La storia della foto di Benigni e Berlinguer

E altre foto del segretario più amato del Partito Comunista Italiano, che oggi avrebbe novant'anni

Venerdì 17 giugno del 1983 il Partito Comunista organizzò una manifestazione al Pincio, il celebre colle di Roma che è sopra piazza del Popolo. Il 26 giugno si sarebbe votato per le elezioni politiche, quelle che avrebbero visto un deciso calo della Democrazia Cristiana e il PCI quasi al 30 per cento (dopo quelle elezioni il presidente del Consiglio sarebbe diventato, per la prima volta, il socialista Bettino Craxi).

Verso la fine della manifestazione salì sul palco Roberto Benigni, che allora era già un comico molto conosciuto e noto per le sue simpatie comuniste. Qualche anno prima, nel 1977, era diventato famoso per la sua parte di protagonista nel film diretto da Giuseppe Bertolucci Berlinguer ti voglio bene. Benigni era anche conosciuto per essere spesso irriverente nei confronti di personaggi percepiti come distanti e autorevoli: nel 1980, al Festival di Sanremo di cui era conduttore, chiamò l’allora papa Giovanni Paolo II con l’epiteto – poi diventato famoso – “Wojtilaccio”.

In quel 1983 uscì anche il primo film di cui Benigni era regista, Tu mi turbi. Quel pomeriggio, dopo un ironico “comizio” di una decina di minuti, solo sul palco, Benigni presentò il segretario del PCI Enrico Berlinguer, che assisteva a un lato del palco. Lo fece venire al microfono di fianco a sé e disse, dopo avergli stretto la mano, “io vorrei prenderlo in collo ma lui non si farà prendere, sarebbe il mio sogno prendere in collo Enrico Berlinguer”. Subito dopo lo prese effettivamente in braccio per pochi secondi. Berlinguer non si sottrasse al gesto e rimase sorridente, prima di iniziare il suo comizio.

La fotografia dell’abbraccio venne riportata da tutti i giornali. Il fatto era curioso perché coinvolgeva uno dei massimi leader politici del paese, in un periodo in cui i politici – Berlinguer su tutti – erano sempre molto seri e impostati nelle occasioni pubbliche.

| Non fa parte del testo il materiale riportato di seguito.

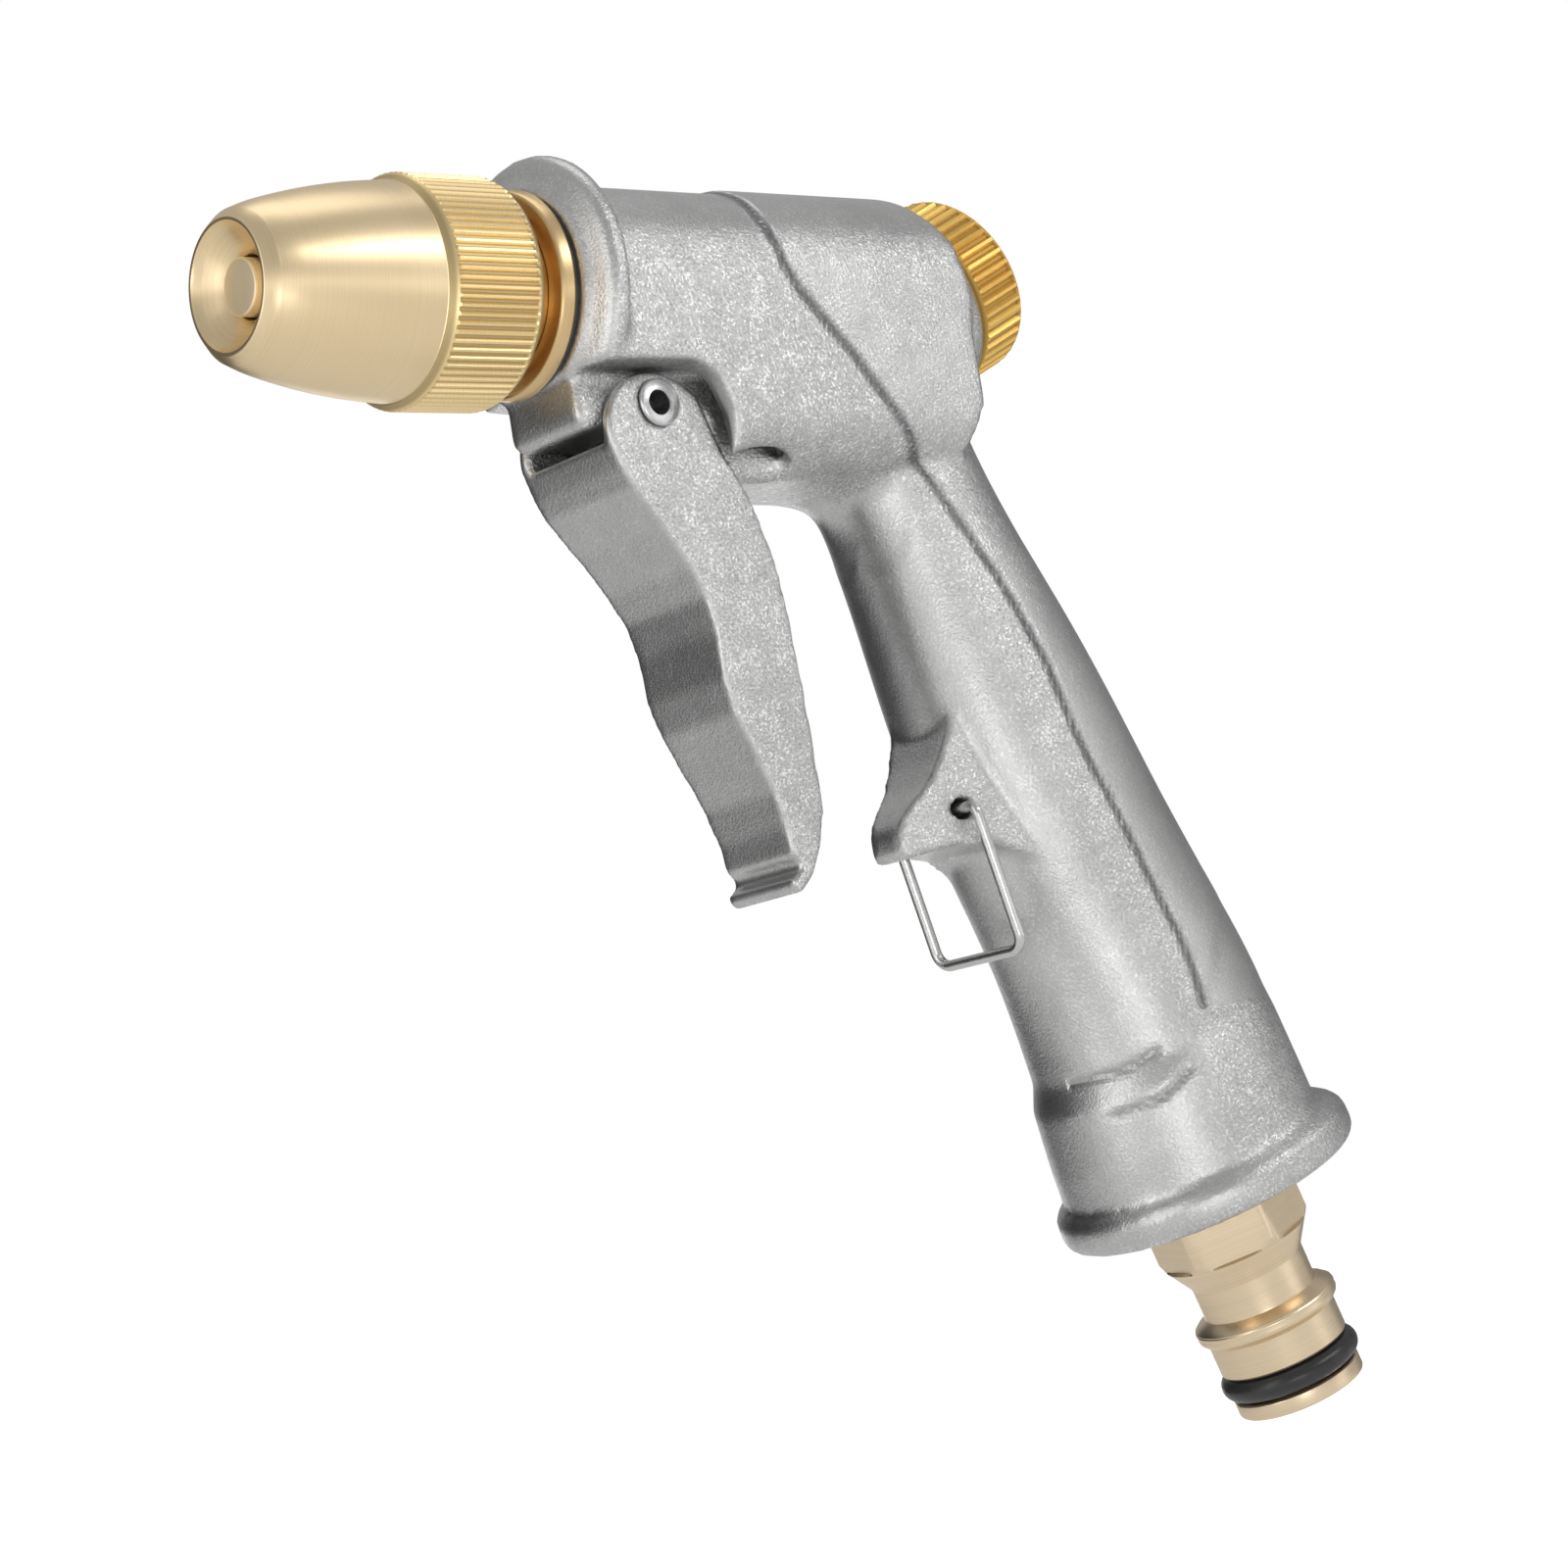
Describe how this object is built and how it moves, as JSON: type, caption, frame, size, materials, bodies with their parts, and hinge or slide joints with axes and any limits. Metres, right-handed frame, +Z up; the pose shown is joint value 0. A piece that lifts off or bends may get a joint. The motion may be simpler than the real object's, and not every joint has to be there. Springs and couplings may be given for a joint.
{
  "type": "hose spray nozzle",
  "caption": "Pistol-grip garden hose spray nozzle with a squeeze trigger, hold-open bail, twist nozzle head, flow knob and a quick-connect hose spigot.",
  "frame": {"origin": "centre of the hose spigot's tip face, on the spigot's axis", "axes": "+Z up with the barrel level, -X the way the water leaves, +Y to the user's right hand side when pointing the nozzle along -X"},
  "size_m": [0.1365, 0.037, 0.1503],
  "materials": {
    "nickel_casting": "satin pearl nickel over a blasted die casting",
    "nickel_lever": "satin pearl nickel over a blasted die casting",
    "nozzle_brass": "turned, satin",
    "gland_brass": "turned",
    "tube_brass": "turned",
    "knob_brass": "knurled, deep yellow",
    "connector_brass": "turned",
    "rivet_steel": "rolled",
    "bail_steel": "drawn wire",
    "spring_steel": "drawn wire",
    "black_rubber": "smooth moulded"
  },
  "bodies": {
    "body": {"body_casting": "nickel_casting", "spray_tube": "tube_brass", "centre_pin": "nozzle_brass", "gland_ring": "gland_brass", "front_gasket": "black_rubber", "pivot_rivet": "rivet_steel", "stem_bushing": "tube_brass", "stem_o_ring": "black_rubber", "valve_seat": "tube_brass", "valve_spring": "spring_steel", "hose_connector": "connector_brass", "connector_gasket": "black_rubber", "connector_o_ring": "black_rubber"},
    "trigger": {"trigger_lever": "nickel_lever"},
    "valve": {"valve_stem": "bail_steel", "valve_washer": "black_rubber", "valve_plug": "tube_brass", "stem_nut": "tube_brass"},
    "nozzle_screw": {"nozzle_o_ring": "black_rubber"},
    "nozzle": {"nozzle_head": "nozzle_brass"},
    "knob_screw": {"knob_o_ring": "black_rubber"},
    "knob": {"adjuster_knob": "knob_brass"},
    "bail": {"wire_bail": "bail_steel"}
  },
  "joints": [
    {"name": "trigger_pivot", "type": "hinge", "parent": "body", "child": "trigger", "pos_m": [-0.08126, 0, 0.11791], "axis": [0, -1, 0], "range_deg": [0, 18], "stiffness_Nm_per_rad": 0.6, "springref_deg": -14.32},
    {"name": "valve_slide", "type": "slide", "parent": "body", "child": "valve", "axis": [0.907, 0, 0.421], "range_m": [0, 0.00222], "deforming": ["valve_spring"]},
    {"name": "nozzle_travel", "type": "slide", "parent": "body", "child": "nozzle_screw", "axis": [-1, 0, 0], "range_m": [-0.0025, 0.0035]},
    {"name": "nozzle_twist", "type": "hinge", "parent": "nozzle_screw", "child": "nozzle", "pos_m": [-0.10236, 0, 0.13201], "axis": [-1, 0, 0], "range_deg": [-451, 631]},
    {"name": "knob_travel", "type": "slide", "parent": "body", "child": "knob_screw", "axis": [0.907, 0, 0.421], "range_m": [-0.0005, 0.003], "deforming": ["valve_spring"]},
    {"name": "knob_twist", "type": "hinge", "parent": "knob_screw", "child": "knob", "pos_m": [-0.03066, 0, 0.13361], "axis": [0.907, 0, 0.421], "range_deg": [-121, 721]},
    {"name": "bail_swing", "type": "hinge", "parent": "body", "child": "bail", "pos_m": [-0.04346, 0, 0.07181], "axis": [0, 1, 0], "range_deg": [-9, 106]}
  ],
  "couplings": [
    {"joint": "valve_slide", "follows": "trigger_pivot", "m_per_rad": 0.00705},
    {"joint": "nozzle_twist", "follows": "nozzle_travel", "rad_per_m": 3141.6},
    {"joint": "knob_twist", "follows": "knob_travel", "rad_per_m": 4188.8}
  ]
}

Enrico Berlinguer, che era nato a Sassari il 25 maggio 1922 e oggi avrebbe compiuto novant’anni, era il segretario generale del Partito Comunista Italiano dal 1972. Era figlio di una nobile e ricca famiglia sarda, di lontane origini spagnole testimoniate dal cognome. Si iscrisse al PCI nel 1943 e, anche grazie alle amicizie e ai contatti del padre, iniziò la sua carriera nel partito comunista di Togliatti. Fu per qualche anno segretario della Federazione Giovanile Comunista Italiana, prima di diventare deputato nel 1968.

Diventò segretario dopo Luigi Longo, compiendo alcune scelte storiche per il partito e per la vita politica italiana: tra queste, il rifiuto del rigido allineamento con l’Unione Sovietica e della contrapposizione frontale e totale con il resto del mondo “capitalista”. Con questa linea – definita “eurocomunismo” – il PCI, il maggior partito comunista nell’Europa occidentale, raggiunse il suo miglior risultato, il 34,4 per cento alle elezioni politiche del 1976. Berlinguer morì l’11 giugno 1984, a Padova: era stato colpito da un ictus quattro giorni prima, mentre stava tenendo un comizio in piazza della Frutta. La sua morte fu un evento drammatico, che colpì molto l’opinione pubblica. Ai suoi funerali, due giorni dopo la morte, parteciparono diverse centinaia di migliaia di persone. Enrico Berlinguer è tutt’ora uno dei personaggi politici più amati in Italia dal dopoguerra a oggi.